The March on Washington happened 50 years ago but has brought little real change to Main Street race relations (Laws, yes, have been added to the statute books but millions of American hearts remain intransigently and hatefully unchanged).

Any cross section of members of all races in this country finds those who hate irrationally and harbor no desire to give up those sentiments to make for a community of tolerance, acceptance and a desire to live together in peace and harmony.  Further, personal experience overseas through travel and work has disclosed to me that such a place does not exist, anywhere, that is, where a mix of races occurs.

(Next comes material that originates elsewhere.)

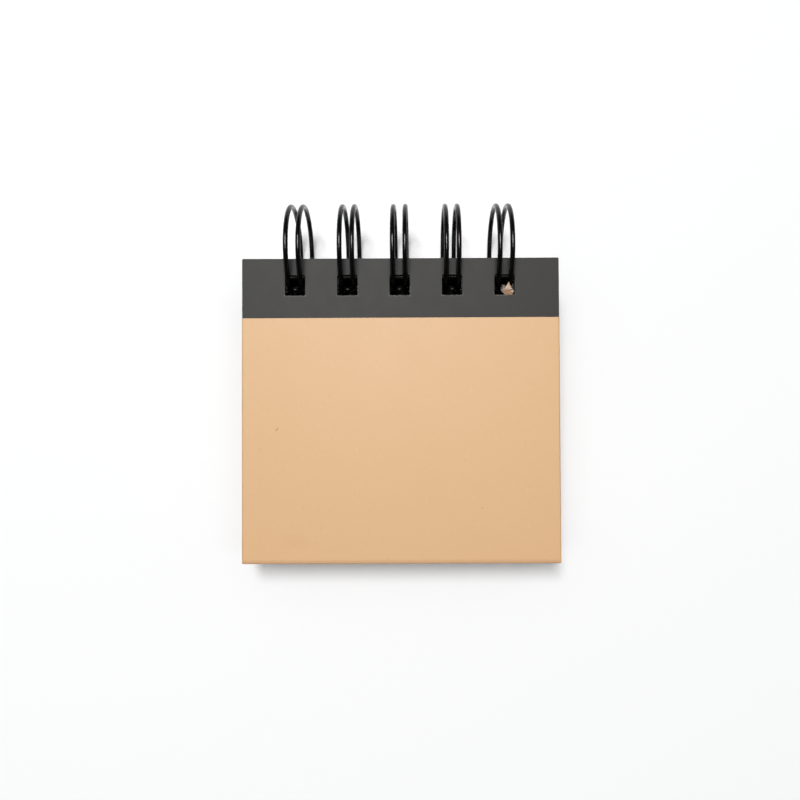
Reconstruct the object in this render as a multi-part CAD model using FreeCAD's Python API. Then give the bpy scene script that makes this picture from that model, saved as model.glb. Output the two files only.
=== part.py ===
import FreeCAD, Part
import math
import os

# Wire-bound sticky note pad, lying closed on a surface with its rings at the back.
# Millimetres, +Z up, X along the spine, +Y towards the spine. The origin is on the surface,
# under the middle of the pad's bounding box.
#
# The pad is built level first, round the rings' common axis, which is also the hinge axis of
# both covers. The front cover is then let down on to the wire and the sheets, and the whole pad
# is tipped to the slope at which it rests on its rings and on the back cover's front edge.

# Cover boards
cover_width = 77.0
cover_length = 73.9
board_thickness = 2.0
board_edge_radius = 0.25       # rounding where the covering paper folds over edges and corners

# Dark strip that wraps the spine end of each cover
strip_length = 14.5
strip_thickness = 0.15
strip_side_relief = 0.05       # how far each side of the strip stays inside the board's side

# Punched holes, alike in the boards, the strips and the sheets
hole_count = 5
hole_pitch = 12.7
hole_margin = 4.05             # from the spine edge to the near side of the holes
hole_length = 5.0
hole_side_clearance = 0.39     # beside the pair of wire legs
hole_corner_radius = 0.35
hole_row_offset = -0.15        # of the row's middle from the cover's middle

# Twin-loop wire
wire_diameter = 1.2
leg_spacing = 2.97             # between the two legs of one loop, centre to centre
ring_radius = 11.45            # to the middle of the wire
ring_seat_offset = 0.27        # the wire crosses the boards this far in front of the holes' middle
ring_axis_depth = 7.15         # of the rings' axis below the top of the front cover
base_bend_radius = 1.0         # where a leg turns into the straight base between two loops
base_lead = 0.06               # short straight between that bend and the ring
base_stub = 0.9                # free length of the base at the wire's two cut ends
tip_gap = 1.0                  # from a loop's closed tip to the line of the base
loop_leans = (0.9, 1.1, 1.4, 1.0, 0.7)           # degrees, each loop's own lean to the left
loop_offsets = (0.03, 0.11, 0.06, 0.13, 0.045)   # of each loop from the middle of its hole

# Sheets
page_thickness = 8.6
page_side_margin = 1.0         # by which the covers stand past the sheets at each side
page_front_margin = 1.2        # and at the front

# Torn paper tongue, left by the punch in the last hole of the front cover
tongue_thickness = 0.32
tongue_rise = 34.0             # degrees above the cover
tongue_depth = 0.42            # of its root's upper side below the top of the board
tongue_root = 0.5              # hidden in the board
tongue_outline = (             # from the hole's middle and from the hole's front side
    (-0.15, 0.0), (-0.1, 0.55), (-0.5, 1.2), (0.1, 1.85), (0.35, 2.55), (0.88, 3.4),
    (1.15, 2.8), (1.55, 2.0), (2.0, 1.45), (2.3, 1.0), (2.1, 0.3), (1.95, 0.0),
)

# Clearances
wire_page_clearance = 0.25     # between the rings and the front side of the sheets' holes
seam_clearance = 0.06          # between the wire's base and what lies above and below it
rest_clearance = 0.05          # between the closed front cover and the sheets

X_AXIS = FreeCAD.Vector(1, 0, 0)
Y_AXIS = FreeCAD.Vector(0, 1, 0)
ORIGIN = FreeCAD.Vector(0, 0, 0)

wire_radius = wire_diameter / 2
half_spacing = leg_spacing / 2
hole_width = leg_spacing + wire_diameter + 2 * hole_side_clearance
hole_middle = hole_margin + hole_length / 2
cover_top = ring_axis_depth
cover_underside = cover_top - board_thickness
board_middle = (cover_top + cover_underside) / 2

# Distances in front of the rings' axis, along -Y
spine_edge = math.sqrt(ring_radius ** 2 - board_middle ** 2) - hole_middle - ring_seat_offset
page_setback = ring_radius + wire_radius + wire_page_clearance - spine_edge - hole_margin - hole_length
page_spine_edge = spine_edge + page_setback
page_front_edge = spine_edge + cover_length - page_front_margin
page_width = cover_width - 2 * page_side_margin

# The loops' closed tips and the base, as angles round the rings' axis from +Y towards +Z,
# in the frame of the front cover
lean_drop = half_spacing * math.sin(math.radians(max(loop_leans)))
bend_reach = base_bend_radius + base_lead
base_reach = math.hypot(ring_radius, bend_reach)
base_height = cover_underside - seam_clearance - wire_radius - lean_drop
base_angle = 180 - math.degrees(math.asin(base_height / base_reach))
tip_angle = base_angle - math.degrees(tip_gap / ring_radius)


def page_top(tilt):
    """Height of the sheets under the wire's base, with the front cover let down by tilt degrees."""
    base_low = base_reach * math.sin(math.radians(base_angle + tilt))
    return base_low - lean_drop - wire_radius - seam_clearance


def closed_cover_tilt():
    """Slope in degrees of the closed front cover, held by the wire's base and the sheets' front."""
    tilt = 0.0
    for _ in range(30):
        drop = cover_underside / math.cos(math.radians(tilt)) - page_top(tilt) - rest_clearance
        tilt = math.degrees(math.atan(drop / page_front_edge))
    return tilt


cover_tilt = closed_cover_tilt()
page_upper = page_top(cover_tilt)
page_lower = page_upper - page_thickness
back_top = page_lower
back_bottom = back_top - board_thickness


def hole_positions():
    """X of the middle of each hole."""
    first = hole_row_offset - hole_pitch * (hole_count - 1) / 2
    return [first + hole_pitch * index for index in range(hole_count)]


def rounded_plate(width, near, far, low, high, radius):
    """Plate from y = -far to y = -near with all its edges and corners rounded."""
    plate = Part.makeBox(width, far - near, high - low, FreeCAD.Vector(-width / 2, -far, low))
    return plate.makeFillet(radius, plate.Edges)


def hole_prisms(near, low, high):
    """The row of square holes as solids, their near side at y = -near."""
    prisms = []
    for x in hole_positions():
        corner = FreeCAD.Vector(x - hole_width / 2, -near - hole_length, low)
        prism = Part.makeBox(hole_width, hole_length, high - low, corner)
        upright = [edge for edge in prism.Edges if edge.BoundBox.ZLength > (high - low) / 2]
        prisms.append(prism.makeFillet(hole_corner_radius, upright))
    return prisms


def cover_pieces(low):
    """Board and spine strip of one cover whose lower side is at z = low."""
    high = low + board_thickness
    far = spine_edge + cover_length
    strip_far = spine_edge + strip_length
    blank = rounded_plate(cover_width, spine_edge, far, low, high, board_edge_radius)
    strip_width = cover_width - 2 * strip_side_relief
    sleeve = rounded_plate(strip_width, spine_edge, far, low, high, board_edge_radius)
    core = rounded_plate(strip_width - 2 * strip_thickness, spine_edge + strip_thickness, far,
                         low + strip_thickness, high - strip_thickness, board_edge_radius - strip_thickness)
    spine_side = Part.makeBox(2 * cover_width, strip_length * 2, 2 * board_thickness,
                              FreeCAD.Vector(-cover_width, -strip_far, low - board_thickness / 2))
    holes = hole_prisms(spine_edge + hole_margin, low - board_thickness, high + board_thickness)
    panel = blank.cut(spine_side)
    tongue_in_strip = core.common(spine_side)
    board = panel.fuse(tongue_in_strip).removeSplitter().cut(holes)
    strip = sleeve.common(spine_side).cut(core).cut(holes)
    return board.Solids[0], strip.Solids[0]


def torn_tongue(top):
    """Torn tongue that rises from the front side of the last hole, with its root in the board."""
    root = -tongue_root
    outline = [(tongue_outline[-1][0], root), (tongue_outline[0][0], root)] + list(tongue_outline)
    corners = [FreeCAD.Vector(x, y, 0) for x, y in outline]
    face = Part.Face(Part.makePolygon(corners + corners[:1]))
    tongue = face.extrude(FreeCAD.Vector(0, 0, -tongue_thickness))
    tongue.rotate(ORIGIN, X_AXIS, tongue_rise)
    far_side = -(spine_edge + hole_margin + hole_length)
    tongue.translate(FreeCAD.Vector(hole_positions()[-1], far_side, top - tongue_depth))
    return tongue


def page_block():
    """All the sheets as one solid, punched like the covers and pushed forward by the rings."""
    length = page_front_edge - page_spine_edge
    corner = FreeCAD.Vector(-page_width / 2, -page_front_edge, page_lower)
    block = Part.makeBox(page_width, length, page_thickness, corner)
    holes = hole_prisms(page_spine_edge + hole_margin, page_lower - 1, page_upper + 1)
    return block.cut(holes).Solids[0]


def on_ring(x, angle, radius=ring_radius):
    return FreeCAD.Vector(x, radius * math.cos(angle), radius * math.sin(angle))


def along_ring(angle):
    return FreeCAD.Vector(0, -math.sin(angle), math.cos(angle))


def loop_path(index, x):
    """One double loop: bends at its base, two rings and the closed tip, as edges and its two feet."""
    start = math.radians(base_angle + cover_tilt) + math.atan(bend_reach / ring_radius)
    end = math.radians(tip_angle + cover_tilt + 360) - math.atan(half_spacing / ring_radius)
    place = FreeCAD.Placement(FreeCAD.Vector(x + loop_offsets[index % len(loop_offsets)], 0, 0),
                              FreeCAD.Rotation(Y_AXIS, -loop_leans[index % len(loop_leans)]))

    def ring(side):
        points = [on_ring(side * half_spacing, start + (end - start) * share) for share in (0, 0.5, 1)]
        return [place.multVec(point) for point in points]

    left, right = ring(-1), ring(1)
    tip = place.multVec(on_ring(0, end) + along_ring(end) * half_spacing)
    down = place.Rotation.multVec(along_ring(start))
    arcs = {
        "left": Part.Arc(*left).toShape(),
        "tip": Part.Arc(left[2], tip, right[2]).toShape(),
        "right": Part.Arc(right[2], right[1], right[0]).toShape(),
    }
    return arcs, left[0], right[0], down


def base_bend(foot, down, along):
    """Bend from the base's direction, given towards the bend, into the leg that ends in foot."""
    corner = foot - down * bend_reach
    half_turn = along.getAngle(down) / 2
    trim = base_bend_radius * math.tan(half_turn)
    inward = (down - along).normalize()
    middle = corner + inward * (base_bend_radius / math.cos(half_turn) - base_bend_radius)
    from_base = corner - along * trim
    to_leg = corner + down * trim
    return from_base, Part.Arc(from_base, middle, to_leg).toShape(), to_leg


def wire_path():
    """The whole binding as one wire from cut end to cut end."""
    loops = [loop_path(index, x) for index, x in enumerate(hole_positions())]
    edges = []
    last_base = None
    for index, (arcs, left_foot, right_foot, down) in enumerate(loops):
        along = X_AXIS
        if index:
            along = (left_foot - loops[index - 1][2]).normalize()
        base_end, bend, leg_start = base_bend(left_foot, down, along)
        if last_base is None:
            last_base = base_end - along * base_stub
        edges += [Part.LineSegment(last_base, base_end).toShape(), bend]
        edges += [Part.LineSegment(leg_start, left_foot).toShape(), arcs["left"], arcs["tip"], arcs["right"]]
        along = X_AXIS
        if index < len(loops) - 1:
            along = (loops[index + 1][1] - right_foot).normalize()
        last_base, bend, leg_start = base_bend(right_foot, down, along * -1)
        edges += [Part.LineSegment(right_foot, leg_start).toShape(), bend]
    edges.append(Part.LineSegment(last_base, last_base + X_AXIS * base_stub).toShape())
    return Part.Wire(edges)


def wire_binding():
    """Round wire swept along its path."""
    path = wire_path()
    first = path.OrderedEdges[0]
    section = Part.Wire(Part.makeCircle(wire_radius, first.valueAt(first.FirstParameter), X_AXIS))
    tube = path.makePipeShell([section], True, True)
    expected = math.pi * wire_radius ** 2 * path.Length
    print("wire length", round(path.Length, 2), "volume", round(tube.Volume, 3), "expected", round(expected, 3))
    return tube


def resting_slope():
    """Slope in degrees at which the rings and the back cover's front edge meet the surface."""
    ring_foot = ring_radius + wire_radius + lean_drop
    reach = spine_edge + cover_length - board_edge_radius
    drop = -back_bottom - board_edge_radius
    span = math.hypot(reach, drop)
    rise = math.asin((ring_foot - board_edge_radius) / span) - math.atan(drop / reach)
    return math.degrees(rise), ring_foot


def build():
    """All pieces in the pad's resting place, by node name."""
    front_board, front_strip = cover_pieces(cover_underside)
    front_board = front_board.fuse(torn_tongue(cover_top)).removeSplitter().Solids[0]
    back_board, back_strip = cover_pieces(back_bottom)
    for piece in (front_board, front_strip):
        piece.rotate(ORIGIN, X_AXIS, cover_tilt)
    pieces = {
        "front_cover_board": front_board,
        "front_spine_strip": front_strip,
        "page_block": page_block(),
        "back_cover_board": back_board,
        "back_spine_strip": back_strip,
        "wire_binding": wire_binding(),
    }
    slope, ring_foot = resting_slope()
    for piece in pieces.values():
        piece.rotate(ORIGIN, X_AXIS, slope)
    low_y = min(front_board.BoundBox.YMin, back_board.BoundBox.YMin)
    high_y = ring_radius + wire_radius
    shift = FreeCAD.Vector(0, -(low_y + high_y) / 2, ring_foot)
    for piece in pieces.values():
        piece.translate(shift)
    print("hinge axis y", round(shift.y, 4), "z", round(shift.z, 4))
    print("cover tilt", round(cover_tilt, 4), "resting slope", round(slope, 4))
    print("spine edge", round(spine_edge, 3), "page setback", round(page_setback, 3))
    print("back cover lower side", round(back_bottom, 4))
    return pieces


os.makedirs("parts", exist_ok=True)
for node, solid in build().items():
    print(node, solid.ShapeType, "solids", len(solid.Solids), "valid", solid.isValid(), "volume", round(solid.Volume, 2))
    solid.exportStep("parts/" + node + ".step")
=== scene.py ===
import math
import random

import bmesh
import bpy
from mathutils import Matrix, Vector


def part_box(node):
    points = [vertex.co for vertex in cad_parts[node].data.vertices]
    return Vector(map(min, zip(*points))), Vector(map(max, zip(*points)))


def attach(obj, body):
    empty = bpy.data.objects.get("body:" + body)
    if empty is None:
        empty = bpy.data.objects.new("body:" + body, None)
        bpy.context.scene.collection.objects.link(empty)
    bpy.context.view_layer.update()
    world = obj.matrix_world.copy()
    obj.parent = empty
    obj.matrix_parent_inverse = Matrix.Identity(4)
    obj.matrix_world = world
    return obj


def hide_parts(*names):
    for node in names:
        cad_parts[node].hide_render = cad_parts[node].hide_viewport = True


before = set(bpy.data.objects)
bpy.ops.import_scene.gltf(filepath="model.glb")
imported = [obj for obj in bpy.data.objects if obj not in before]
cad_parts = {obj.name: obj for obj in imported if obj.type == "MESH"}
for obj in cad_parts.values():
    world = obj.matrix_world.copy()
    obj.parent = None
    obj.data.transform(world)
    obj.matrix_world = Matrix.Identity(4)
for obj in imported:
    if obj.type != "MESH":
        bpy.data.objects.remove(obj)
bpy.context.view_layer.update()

SHEET_COUNT = 86
SEED = 7

MM = 0.001
TO_MM = 1000.0

# Torn tongue in the last hole: its slope, and how far its root lies below the top of the board
TONGUE_RISE = math.radians(34.0)
TONGUE_DEPTH = 0.00042


# ---------------------------------------------------------------- sizes and places, from the frame

def plate_place(board, strip, side):
    """Matrix from a cover's own axes to the frame's.

    X runs across, Y is 0 at the spine edge and negative towards the front, and Z stands up, from 0
    at the outer face, which is the upper one for side 1 and the lower one for side -1."""
    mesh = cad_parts[board].data
    face = max((p for p in mesh.polygons if p.normal.z * side > 0.9), key=lambda p: p.area)
    upwards = (face.normal * side).normalized()
    across = Vector((1, 0, 0))
    to_spine = upwards.cross(across).normalized()
    spine = max(v.co.dot(to_spine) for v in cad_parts[strip].data.vertices)
    level = mesh.vertices[face.vertices[0]].co.dot(upwards)
    axes = Matrix((across, to_spine, upwards)).transposed().to_4x4()
    return Matrix.Translation(to_spine * spine + upwards * level) @ axes


FRONT = plate_place("front_cover_board", "front_spine_strip", 1)
BACK = plate_place("back_cover_board", "back_spine_strip", -1)


def spots_on(node, place):
    """Corners of a piece's mesh in a cover's own axes."""
    to_cover = place.inverted()
    return [to_cover @ v.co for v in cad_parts[node].data.vertices]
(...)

In our films, TV shows and some literature, we are given the impression that Americans get along well with one another, regardless of race.  Examples abound on a fiction of good race relations that are non-existent and mere wishful thinking on the part of those who would really like to see a more civil and accepting society here.

The face of America is darkening with minorities growing rapidly in numbers, soon to become majorities.  The next president will likely not be another African-American but there will be one again or a member of another race in the years to come while the sometimes quiet, sometimes overt war of the races in America will continue undeterred and unabated.  My view is that race relations are worse now than at any other time in my life.  Hence, the American experiment in a democracy welcoming all has only proven that the races on this planet cannot co-exist in harmony and cooperation.

So, the racial discrimination beat goes on and on.